Giving Compass' Take:

• The Great Recession highlighted underlying regulatory issues within the mortgage system. Better understanding these problems can help us avert future crises.

• What goals should regulation seek to achieve? How can competing interests be reconciled?

• Learn more about the liquidity crisis in the mortgage market in the 2000s.


The recent U.S. housing boom saw an unprecedented increase in household mortgage debt. This buildup of mortgage debt, held by vulnerable households, has been party attributed as having importantly contributed to the severity of aftermath. However, the characteristics of borrowers and loans originated prior to the crisis is not the only key factor that affected the severity of the housing downturn during the Great Recession. A series of papers have argued that a number of factors related to rigidity of contract terms, as well as a variety of frictions in design of the mortgage market and the intermediation sector hindered efforts to restructure or refinance household debt, exacerbating the foreclosure crisis.

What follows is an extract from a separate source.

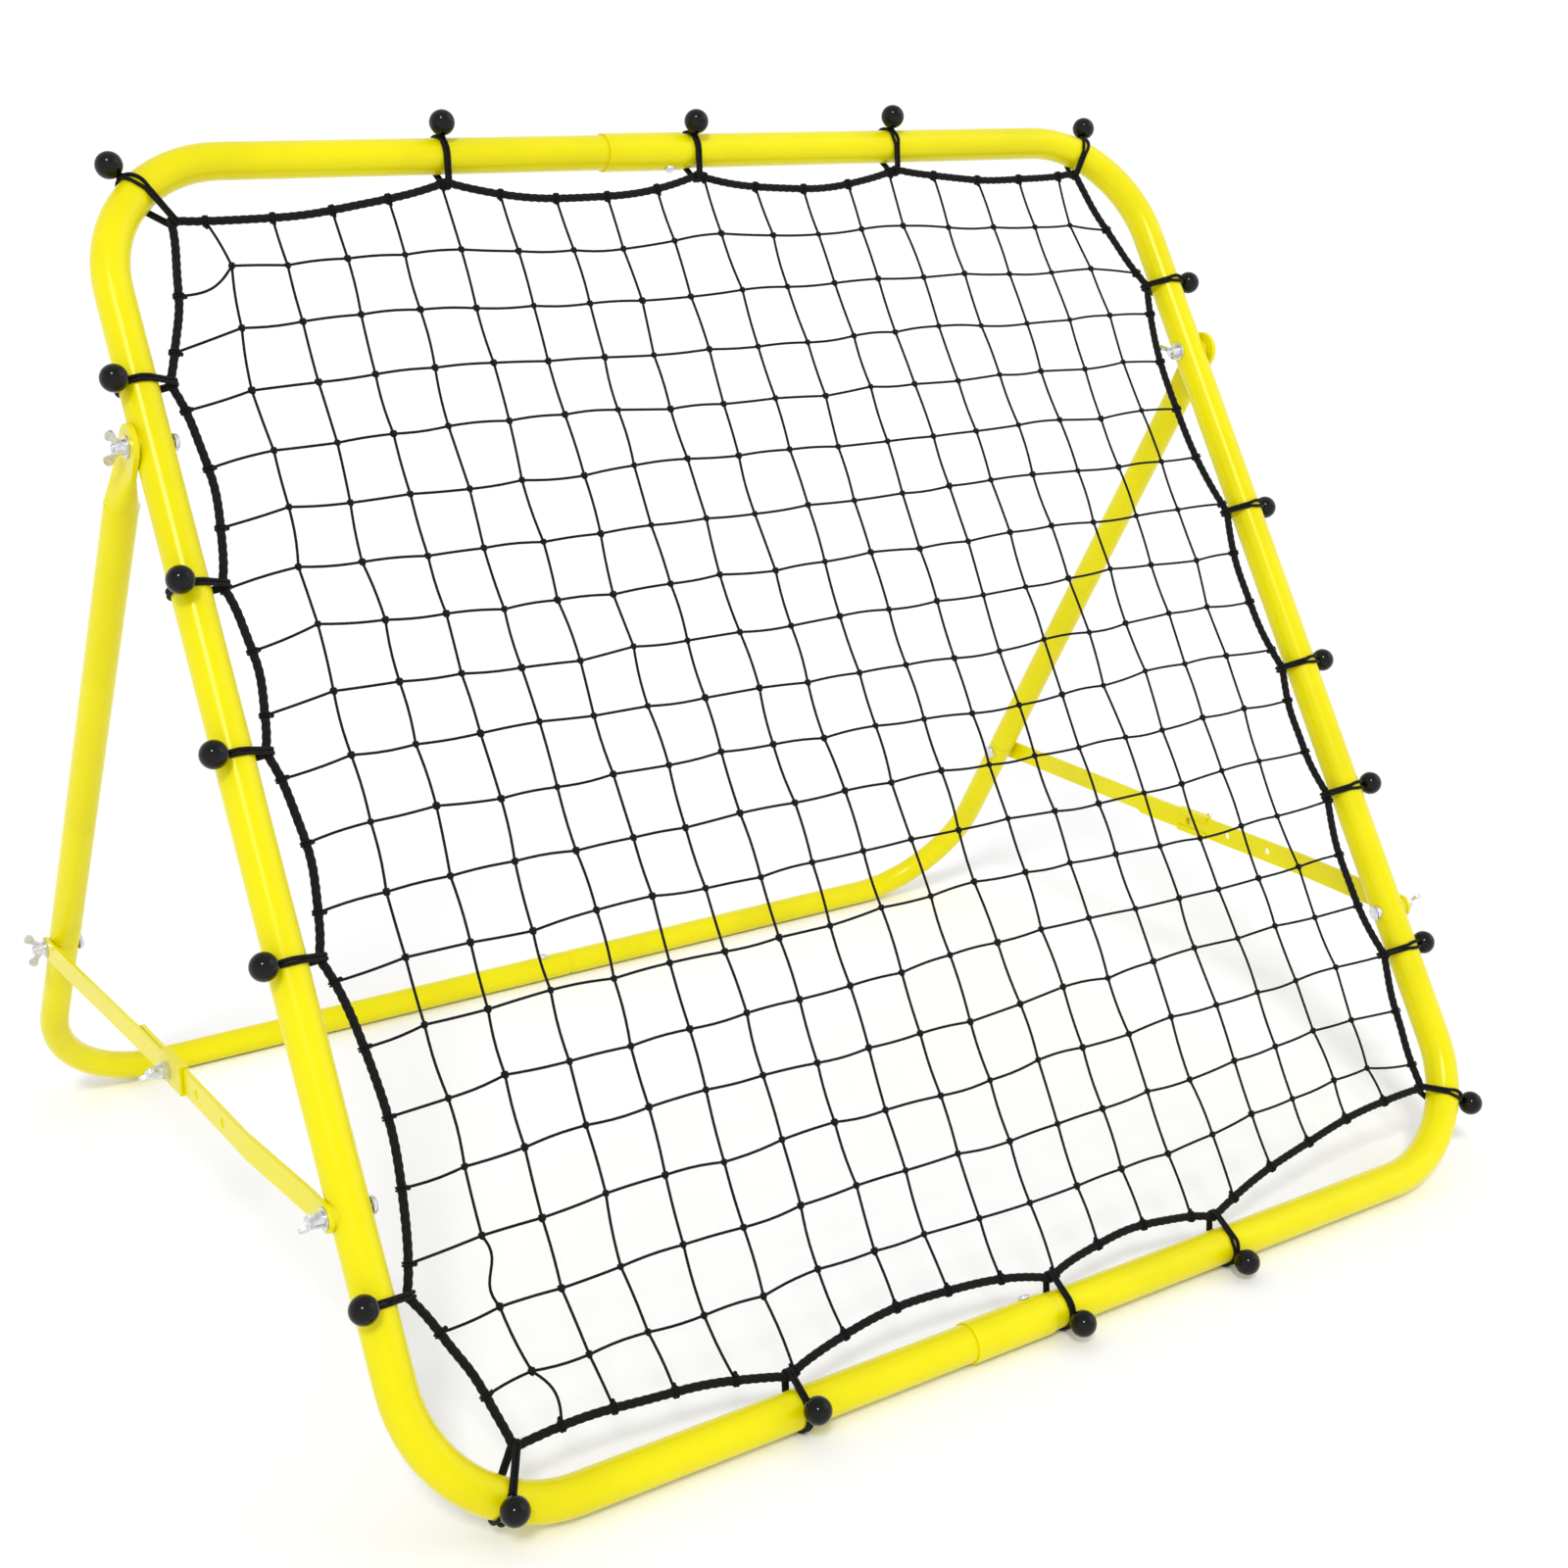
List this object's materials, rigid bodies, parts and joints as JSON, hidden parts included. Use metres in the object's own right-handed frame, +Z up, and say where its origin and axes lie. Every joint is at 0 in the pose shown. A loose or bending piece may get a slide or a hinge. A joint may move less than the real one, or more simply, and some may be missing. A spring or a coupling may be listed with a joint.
{
  "type": "pitch back rebounder",
  "caption": "Leaning square tube frame with a net tied into it, held at an angle by a hinged rear frame and sliding side struts.",
  "frame": {"origin": "on the ground, under the middle of the bounding box", "axes": "+X to the right as the player faces the net, -Y towards the player, +Z up"},
  "size_m": [1.0678, 0.8324, 0.8722],
  "materials": {
    "yellow_paint": "gloss",
    "zinc_plate": "satin",
    "net_cord": "matte",
    "border_rope": "matte",
    "ball_plastic": "gloss",
    "bungee_cord": "matte",
    "spacer_plastic": "matte"
  },
  "bodies": {
    "front_frame": {"front_tube_left": "yellow_paint", "front_tube_right": "yellow_paint", "front_joint_screws": "zinc_plate", "border_rope": "border_rope", "net": "net_cord", "tie_balls_top": "ball_plastic", "tie_cords_top": "bungee_cord", "tie_balls_bottom": "ball_plastic", "tie_cords_bottom": "bungee_cord", "tie_balls_left": "ball_plastic", "tie_cords_left": "bungee_cord", "tie_balls_right": "ball_plastic", "tie_cords_right": "bungee_cord", "hinge_saddle_left": "spacer_plastic", "hinge_bolt_left": "zinc_plate", "hinge_washer_left": "zinc_plate", "strut_saddle_left": "spacer_plastic", "strut_bolt_left": "zinc_plate", "strut_washer_left": "zinc_plate", "hinge_saddle_right": "spacer_plastic", "hinge_bolt_right": "zinc_plate", "hinge_washer_right": "zinc_plate", "strut_saddle_right": "spacer_plastic", "strut_bolt_right": "zinc_plate", "strut_washer_right": "zinc_plate"},
    "rear_frame": {"base_joint_screw": "zinc_plate", "rear_leg_left": "yellow_paint", "rear_base_left": "yellow_paint", "rear_saddle_left": "spacer_plastic", "rear_bolt_left": "zinc_plate", "rear_washer_left": "zinc_plate", "rear_leg_right": "yellow_paint", "rear_base_right": "yellow_paint", "rear_saddle_right": "spacer_plastic", "rear_bolt_right": "zinc_plate", "rear_washer_right": "zinc_plate"},
    "strut_front_bar_left": {"strut_front_bar_left": "yellow_paint"},
    "strut_rear_bar_left": {"strut_rear_bar_left": "yellow_paint", "strut_clamp_nut_left": "zinc_plate"},
    "hinge_wing_nut_left": {"hinge_wing_nut_left": "zinc_plate"},
    "strut_wing_nut_left": {"strut_wing_nut_left": "zinc_plate"},
    "rear_wing_nut_left": {"rear_wing_nut_left": "zinc_plate"},
    "strut_clamp_screw_left": {"strut_clamp_screw_left": "zinc_plate"},
    "strut_front_bar_right": {"strut_front_bar_right": "yellow_paint"},
    "strut_rear_bar_right": {"strut_rear_bar_right": "yellow_paint", "strut_clamp_nut_right": "zinc_plate"},
    "hinge_wing_nut_right": {"hinge_wing_nut_right": "zinc_plate"},
    "strut_wing_nut_right": {"strut_wing_nut_right": "zinc_plate"},
    "rear_wing_nut_right": {"rear_wing_nut_right": "zinc_plate"},
    "strut_clamp_screw_right": {"strut_clamp_screw_right": "zinc_plate"}
  },
  "joints": [
    {"name": "rear_frame_fold", "type": "hinge", "parent": "front_frame", "child": "rear_frame", "pos_m": [0, 0.02646, 0.65326], "axis": [1, 0, 0], "range_deg": [-12, 6]},
    {"name": "strut_swing_left", "type": "hinge", "parent": "front_frame", "child": "strut_front_bar_left", "pos_m": [0, -0.26368, 0.19783], "axis": [1, 0, 0], "range_deg": [-6.1, 3.1]},
    {"name": "strut_slide_left", "type": "slide", "parent": "strut_front_bar_left", "child": "strut_rear_bar_left", "axis": [0, 0.9998, -0.0175], "range_m": [-0.0985, 0.0495]},
    {"name": "hinge_wing_nut_left_turn", "type": "hinge", "parent": "front_frame", "child": "hinge_wing_nut_left", "pos_m": [0, 0.02646, 0.65326], "axis": [1, 0, 0], "continuous": true},
    {"name": "strut_wing_nut_left_turn", "type": "hinge", "parent": "front_frame", "child": "strut_wing_nut_left", "pos_m": [0, -0.26368, 0.19783], "axis": [1, 0, 0], "continuous": true},
    {"name": "rear_wing_nut_left_turn", "type": "hinge", "parent": "rear_frame", "child": "rear_wing_nut_left", "pos_m": [0, 0.30053, 0.18798], "axis": [1, 0, 0], "continuous": true},
    {"name": "strut_clamp_screw_left_turn", "type": "hinge", "parent": "strut_rear_bar_left", "child": "strut_clamp_screw_left", "pos_m": [0, 0.01057, 0.19304], "axis": [1, 0, 0], "continuous": true},
    {"name": "strut_swing_right", "type": "hinge", "parent": "front_frame", "child": "strut_front_bar_right", "pos_m": [0, -0.26368, 0.19783], "axis": [1, 0, 0], "range_deg": [-6.1, 3.1]},
    {"name": "strut_slide_right", "type": "slide", "parent": "strut_front_bar_right", "child": "strut_rear_bar_right", "axis": [0, 0.9998, -0.0175], "range_m": [-0.0985, 0.0495]},
    {"name": "hinge_wing_nut_right_turn", "type": "hinge", "parent": "front_frame", "child": "hinge_wing_nut_right", "pos_m": [0, 0.02646, 0.65326], "axis": [1, 0, 0], "continuous": true},
    {"name": "strut_wing_nut_right_turn", "type": "hinge", "parent": "front_frame", "child": "strut_wing_nut_right", "pos_m": [0, -0.26368, 0.19783], "axis": [1, 0, 0], "continuous": true},
    {"name": "rear_wing_nut_right_turn", "type": "hinge", "parent": "rear_frame", "child": "rear_wing_nut_right", "pos_m": [0, 0.30053, 0.18798], "axis": [1, 0, 0], "continuous": true},
    {"name": "strut_clamp_screw_right_turn", "type": "hinge", "parent": "strut_rear_bar_right", "child": "strut_clamp_screw_right", "pos_m": [0, 0.01057, 0.19304], "axis": [1, 0, 0], "continuous": true}
  ],
  "couplings": [
    {"joint": "strut_swing_left", "follows": "rear_frame_fold", "ratio": 0.5},
    {"joint": "strut_slide_left", "follows": "rear_frame_fold", "m_per_rad": 0.4675},
    {"joint": "strut_swing_right", "follows": "rear_frame_fold", "ratio": 0.5},
    {"joint": "strut_slide_right", "follows": "rear_frame_fold", "m_per_rad": 0.4675}
  ]
}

In response, the central bank altered its monetary policy by lowering interest rates to historic lows. Also, the administration passed two unprecedented large-scale debt relief programs: the Home Affordable Refinancing Program (HARP), aimed to stimulate mortgage refinancing activity of up to eight million heavily indebted borrowers and the Home Affordable Modification Program (HAMP), aimed to stimulate mortgage restructuring effort for up to four million borrowers at risk of foreclosure. Research suggests that the implementation of the low-interest rate policy and these debt relief programs had mixed success.

What can we learn from extant research on the potential design of mortgages and more effective debt relief efforts in the future?

Our discussion highlights an important trade-off that warrants more comprehensive analysis. The indexed mortgage contracts have the advantage of circumventing financial intermediary and other fictions by facilitating a quick (“automatic”) implementation of debt relief during economic downturns. However, for such contracts to be cost-effective, lenders, policymakers, and borrowers may need a good “ex-ante” understanding of the underlying distribution of risk and its relation to indices being used when designing and choosing such contracts.

Given the evidence of significant time-varying regionally heterogeneity, this can be challenging. Moreover, our simple framework illustrates that error in beliefs about the structure of risk can reduce the benefits of such solutions. Given the vast heterogeneity in nature of risk across space and time, such errors are likely, especially as a major change in the nature of mortgage contracts or housing policy can on its own significantly alter relationships between market equilibrium outcomes in potentially hard to quantify way. As a result, one may have to rely on an ex-post debt relief solutions as well.